At 33, Norvell is one of the youngest offensive coordinators in the country.  But that hasn’t kept him from building an impressive resume already.  Last season, he was among the nominees for the Broyles Award, which is given to the nation’s most outstanding assistant football coaches.

That 2013 team scored at least 50 points in six different games to set a new school record – and surpassed the total from all four previous years combined.

Got a quarterback that needs to be developed?  Norvell’s your man for that, too.  His responsibilities at ASU include serving as the quarterbacks coach.  He can be credited with turning senior Taylor Kelly into one of the best signal callers in program history.

An injury earlier in the season kept Taylor on the sidelines for three games and his game still hasn’t returned to its original form as the Devils have lost two of their final three games.  But he finished the 2013 season ranked in the top 30 nationally in the majority of major quarterback categories and had moved into the top three in five different single-season record lists at ASU.

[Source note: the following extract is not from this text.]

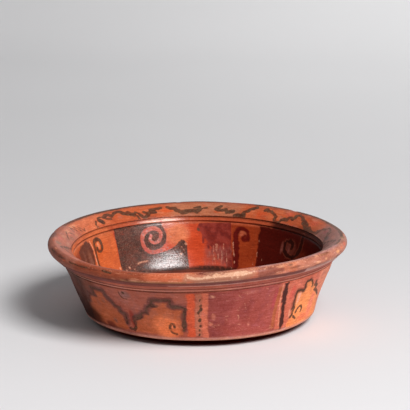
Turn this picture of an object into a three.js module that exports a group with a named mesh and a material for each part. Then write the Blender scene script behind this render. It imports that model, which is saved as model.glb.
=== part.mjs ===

Norvell runs a read-option style of offense that speeds up the attack and can generate points that come in bunches – and often.  And that puts fans in the stands.  In his first two years, his offense ran up more than 12,000 total yards and 1,032 total points, which is more than any ASU team in the last 40 years has been able to do in a two-year span.

This year the Devils averaged 37 points and 446.5 yards of total offense per game, and more than 70 percent of the Devils’ scoring drives in Norvell’s quick-strike offense have come in three minutes or less.

His handiwork was put on the biggest stage of the year when the Devils stunned No. 8-ranked Notre Dame on national television by burying the Irish in a 55-31 avalanche of scoring, more points than had been scored against the tradition-rich program since 1985.  ASU piled up 412 yards of offense on that Nov. 8 afternoon.

Norvell’s stock shot through the roof that day.

The latest school to make a run at Norvell was the University of Tulsa, which just named Philip Montgomery to replace head coach Bill Blankenship.  And, true to form, Montgomery came from Baylor, where he was the offensive coordinator.

Before the selection committee made its pick of Montgomery, Norvell removed his name from consideration for that job, which is not the first interest he has had from other programs.  But how much longer will head coach Todd Graham be able to hold on to a hot commodity that will continue to get more, and better, offers?

Right after the 2013 season ended last December, Graham promoted Norvell to something he calls Deputy Head Coach to recognize Norvell’s contribution to the program’s success.  Norvell is also well-compensated for his work; his $900,000 base salary is the highest in the Pac-12 for an assistant coach.

And there’s a genuine friendship that has developed over the nine years the two have worked together, a relationship that spans Graham’s stops at three other colleges before taking on the ASU job three years ago.

But what assistant coach doesn’t want to move up the ladder and get a chance to run his own program?  That’s just the natural progression of things in college sports.

It’s just a matter of time before the right offer comes along.  ASU fans need to appreciate what they’ve got – before that offer arrives in Mike Norvell’s mail box.